Родионов оказался знакомым с Татищевым. Мне передавал Татищев. Родионов, увидев Татищева, сказал ему: «Я вас знаю». Татищев его спросил, откуда он знает, где он его видел. Родионов не ответил ему. Тогда Татищев спросил его: «Где же Вы могли меня видеть? Ведь я же жил в Берлине». Тогда Родионов ему ответил: «И я был в Берлине». Татищев попытался подробнее узнать, где же именно в Берлине видел его Родионов, но он уклонился от вопроса, и разговор остался у них неоконченным. Буксгевден мне говорила, что она видела Родионова несколько раз жандармом на станции Вержболово. Между прочим, Родионов почему-то выделил Татищева и приказал наклеить только на его вещи ярлыки с отметкой, что это вещи Татищева».
Через десять лет, в 1928 г., в Париже были опубликованы воспоминания Волкова, в которых он дополняет свои показания, данные следователю Соколову.
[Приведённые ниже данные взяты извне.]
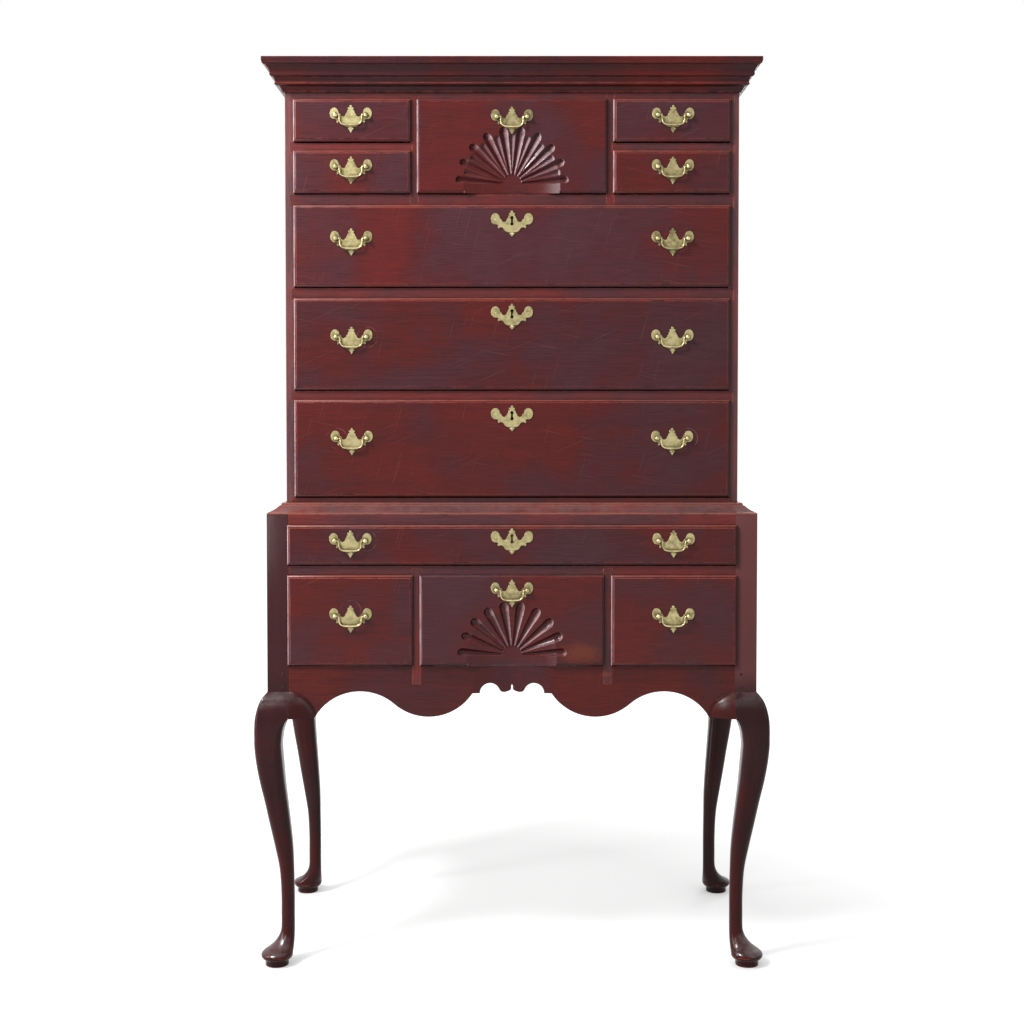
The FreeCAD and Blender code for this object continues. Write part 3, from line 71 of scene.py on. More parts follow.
class Nodes:
    """A node tree with short ways to add to it. Each input is a plain value or another node's output."""

    def __init__(self, tree):
        self.tree = tree

    def feed(self, socket, value):
        """Links an output, or sets a plain value. A colour may leave out its alpha."""
        if isinstance(value, bpy.types.NodeSocket):
            self.tree.links.new(value, socket)
        elif socket.type == "RGBA" and len(value) == 3:
            socket.default_value = (*value, 1)
        else:
            socket.default_value = value

    def put(self, kind, inputs=None, **settings):
        made = self.tree.nodes.new(kind)
        for name, value in settings.items():
            setattr(made, name, value)
        for key, value in (inputs or {}).items():
            self.feed(made.inputs[key], value)
        return made

    def use(self, group, **values):
        """Places a group with its own values, and gives its outputs."""
        inputs = {name.replace("_", " "): value for name, value in values.items()}
        return self.put("ShaderNodeGroup", inputs, node_tree=group).outputs

    def math(self, operation, first, second=0.0):
        return self.put("ShaderNodeMath", {0: first, 1: second}, operation=operation).outputs[0]

    def mul(self, first, second):
        return self.math("MULTIPLY", first, second)

    def add(self, first, second):
        return self.math("ADD", first, second)

    def sub(self, first, second):
        return self.math("SUBTRACT", first, second)

    def vector(self, operation, first, second=(0, 0, 0), scale=1.0):
        made = self.put("ShaderNodeVectorMath", {0: first, 1: second, 3: scale}, operation=operation)
        return made.outputs["Value" if operation in ("DOT_PRODUCT", "LENGTH") else "Vector"]

    def spread(self, value, low, high, to_low=0.0, to_high=1.0):
        """Stretches a value between two limits and holds it there."""
        return self.put("ShaderNodeMapRange", {0: value, 1: low, 2: high, 3: to_low, 4: to_high}).outputs[0]

    def mix(self, share, first, second, way="MIX"):
        """Mixes two colours."""
        mixed = self.put("ShaderNodeMix", {0: share, 6: first, 7: second}, data_type="RGBA", blend_type=way)
        return mixed.outputs[2]

    def coat(self, colour, mask, share, tone):
        """Lays a tone over a colour, through a mask."""
        return self.mix(self.mul(mask, share), colour, tone)

    def board_tone(self, colour, board, low, high):
        """Makes each board a little darker or paler."""
        own = self.spread(board, 0.0, 1.0, low, high)
        grey = self.put("ShaderNodeCombineColor", {0: own, 1: own, 2: own}).outputs[0]
        return self.mix(1.0, colour, grey, "MULTIPLY")

    def noise(self, vector, scale, detail=3.0, rough=0.5):
        sockets = {"Vector": vector, "Scale": scale, "Detail": detail, "Roughness": rough}
        return self.put("ShaderNodeTexNoise", sockets).outputs["Fac"]

    def spot(self):
        return self.put("ShaderNodeTexCoord").outputs["Object"]

    def split(self, vector):
        return self.put("ShaderNodeSeparateXYZ", {0: vector}).outputs

    def normal(self):
        return self.put("ShaderNodeNewGeometry").outputs["Normal"]

    def board(self):
        return self.put("ShaderNodeAttribute", attribute_name="board").outputs["Fac"]

    def open_air(self, distance, samples):
        """1 in the open, less in corners nearer than the distance."""
        return self.put("ShaderNodeAmbientOcclusion", {"Distance": distance}, samples=samples).outputs["AO"]

    def arris(self, width, low, high):
        """Where a corner this wide turns."""
        rounded = self.put("ShaderNodeBevel", {"Radius": width}, samples=4).outputs[0]
        return self.spread(self.sub(1.0, self.vector("DOT_PRODUCT", rounded, self.normal())), low, high)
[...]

Вот что он рассказал об обстановке на пароходе: «В два часа дня пароход отчалил от пристани и пошел на Тюмень. Во время пути солдаты вели себя крайне недисциплинированно: стреляли с парохода птиц и просто — куда попала. Стреляли не только из ружей, но и из пулеметов. Родионов распорядился закрыть на ночь наследника в каюте вместе с Нагорным. Великих княжон оставил в покое. Нагорный резко противоречил Родионову, спорил с ним».
Ну, стреляли и стреляли. Может быть, охранникам показалось, что кто-то пытается приблизиться к пароходу с царственными узниками и они выполняют задачу, которая была поставлена перед ними.
Более подробный рассказ содержится в недавно вышедшей книге Грэга Кинга и Пенни Вильсона «Романовы. Судьба царской династии» (М.: Эксмо, 2005, с. 251): «Когда багаж был перегружен на корабль, члены латышского отряда принялись расхаживать по палубе, «распевая песни и играя на аккордеоне», вспоминала впоследствии Буксгевден. С каждым часом солдаты становились все более шумными и пьяными, они палили из винтовок в воздух, бросали в реку за борт гранаты или развлекались тем, что расстреливали из пулемета дальние деревья на берегу. Время от времени, как вспоминал Волков, они принимались палить в птиц, но, сколько ни стреляли, попадали только в воздух. Беспокоясь о судьбе Алексея, Хохряков зашел к нему в каюту и сказал, чтобы царевич не боялся. Наконец, когда солнце висело совсем низко над горизонтом, над «Русью» раздался мощный рев пароходного гудка. С пронзительным ревом судно медленно отчалило от причала Тобольска, оставляя позади себя широкую полосу белой пены, раздвигавшей темные воды реки, озаренные пламенем сибирского заката. Это было начало того, что Волков впоследствии назвал «дикой оргией».
Родионов и его банда пьяных солдат переходили из каюты в каюты, выталкивая из них пассажиров, и вскоре все мужчины оказались собранными в нескольких каютах. Затем двери за ними с грохотом захлопнулись, и послышались другие, еще более угрожающие звуки: в замочных скважинах заскрежетали ключи, и все двери были заперты снаружи: Буквально в считанные минуты солдаты добились своего, все мужчины, как вспоминал впоследствии Гиббс, оказались запертыми в этих каютах, «так, что они не могли более помешать злобным намерениям красных солдат». Группа пьяных солдат шаталась по палубе. Нагорный не выдержал и подбежал к двери своей каюты, крича: «Какое нахальство! Больной мальчик!